Jerry and Leslie Smith, of Waynesville, N.C., spent time in the fields at Frederick Municipal Airport walking the dogs and wondering how so many good dogs could be euthanized, too.

“It’s our first rescue flight and I just want to take them all home,” Leslie said. “As many as 400 per week get put to sleep [at Anderson] and it’s just terrible. They’re so trusting and all of them are adoptable. But it is nice to know there are areas in the country where the spay and neuter [mentality] is working and you can move these dogs around to where they’re wanted.” As Kerry Clair, of Pets Alive Animal Sanctuary in Middletown, N.Y., came running out to greet Diggs once he landed in Montgomery, her arms were already out to embrace the 6-month-old pup.

“Diggs you are just so precious,” she said. “You’re going to get a good home. And Michele, thank you so much for doing this.” Pets Alive is a no-kill shelter that took in 32 dogs Sunday from the South. Clair said 95 percent of the total dogs at the sanctuary come from kill shelters. Before letting McGuire take off from the Orange County airport, Julia Ryan gave her a big hug and thanked her again for her repeated efforts.

Ryan is the co-founder of Animal Rescue Flights and she’s continually coordinating rescues across the region.

“A little bit more than a year ago this started … and now we have about 300 pilots and 100 ground volunteers helping us move animals every weekend,” Ryan said.

“We’re trying to save as many dogs as possible, but in some areas there’s just a huge over-population problem.”

A long day

McGuire only flew one leg of the rescue, but it was plenty taxing.

An 11 a.m. take-off time from Carroll County Regional Airport, meant she was prepping her Cessna before 10.

Once, she landed in Frederick and had lunch at the Airways Inn Restaurant with a few other pilots, it was off to the tarmac to wait for the incoming dogs.

By 1 p.m., about 10 dogs from the Anderson Shelter had flown into Frederick and were stretching their legs.

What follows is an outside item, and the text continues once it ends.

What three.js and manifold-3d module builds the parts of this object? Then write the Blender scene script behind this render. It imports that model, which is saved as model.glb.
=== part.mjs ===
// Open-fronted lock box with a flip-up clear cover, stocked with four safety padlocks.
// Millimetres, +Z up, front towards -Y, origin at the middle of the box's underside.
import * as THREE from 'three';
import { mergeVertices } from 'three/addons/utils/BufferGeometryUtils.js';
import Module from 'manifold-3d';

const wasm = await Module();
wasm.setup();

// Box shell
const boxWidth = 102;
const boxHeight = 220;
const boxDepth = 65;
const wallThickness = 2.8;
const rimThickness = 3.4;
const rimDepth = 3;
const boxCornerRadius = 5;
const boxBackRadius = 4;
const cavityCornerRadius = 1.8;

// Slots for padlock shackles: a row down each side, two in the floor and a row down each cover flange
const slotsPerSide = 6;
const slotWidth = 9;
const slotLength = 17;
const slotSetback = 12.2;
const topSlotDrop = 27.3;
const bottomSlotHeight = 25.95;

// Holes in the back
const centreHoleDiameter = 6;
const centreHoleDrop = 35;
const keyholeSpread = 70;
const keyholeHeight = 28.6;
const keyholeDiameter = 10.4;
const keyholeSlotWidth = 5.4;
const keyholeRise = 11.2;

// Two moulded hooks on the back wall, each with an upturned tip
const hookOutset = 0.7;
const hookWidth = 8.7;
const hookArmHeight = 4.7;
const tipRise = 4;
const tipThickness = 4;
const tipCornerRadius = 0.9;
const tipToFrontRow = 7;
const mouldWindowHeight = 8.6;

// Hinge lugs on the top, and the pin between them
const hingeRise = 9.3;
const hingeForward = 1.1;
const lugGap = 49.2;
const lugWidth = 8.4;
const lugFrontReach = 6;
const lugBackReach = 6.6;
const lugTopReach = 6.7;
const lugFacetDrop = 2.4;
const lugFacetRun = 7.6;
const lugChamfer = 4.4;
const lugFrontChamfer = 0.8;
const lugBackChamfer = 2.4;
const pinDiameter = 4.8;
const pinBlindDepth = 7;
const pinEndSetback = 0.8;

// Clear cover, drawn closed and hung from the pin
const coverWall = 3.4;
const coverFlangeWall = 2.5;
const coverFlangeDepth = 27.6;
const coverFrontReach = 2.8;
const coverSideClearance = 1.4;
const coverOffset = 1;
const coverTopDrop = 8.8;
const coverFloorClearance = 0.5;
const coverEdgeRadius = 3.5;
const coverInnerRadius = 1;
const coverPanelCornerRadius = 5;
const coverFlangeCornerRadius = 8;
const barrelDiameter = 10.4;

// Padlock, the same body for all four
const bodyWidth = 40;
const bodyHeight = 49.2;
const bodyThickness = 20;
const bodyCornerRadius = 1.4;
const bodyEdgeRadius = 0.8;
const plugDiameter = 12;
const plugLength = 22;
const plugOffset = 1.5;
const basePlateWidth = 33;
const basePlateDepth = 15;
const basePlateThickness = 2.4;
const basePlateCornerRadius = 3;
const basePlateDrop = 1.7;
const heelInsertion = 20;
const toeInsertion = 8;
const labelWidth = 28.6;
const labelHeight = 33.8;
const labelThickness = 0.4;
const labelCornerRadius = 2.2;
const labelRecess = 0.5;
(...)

McGuire met the dogs with treats and co-pilot bandanas. After coercing Diggs into her plane, a 2 p.m. takeoff into a 15 mph headwind put McGuire and Diggs on track for New York at 4 p.m.

Diggs snoozed off and on after crossing the Susquehanna River over Columbia, Pa., until about Middletown, when the plane started its descent from 5,000 feet to land at the Orange County Airport in Montgomery.

As the pup was playing with folks from Pets Alive, McGuire waited out the winds. Eventually the 20 mph gusts eased. She fueled up and was off for Carroll again by about 5:15 p.m.

Headed right into the sun and a bit of a head wind, McGuire’s Skyhawk averaged about 100 knots on the journey home and gently landed back in Carroll shortly before 7 p.m.

“I hope Diggs has a happy home,” she said as the day ended. “And it’s a shame we can’t rescue more, too, because they’re all lovable dogs.”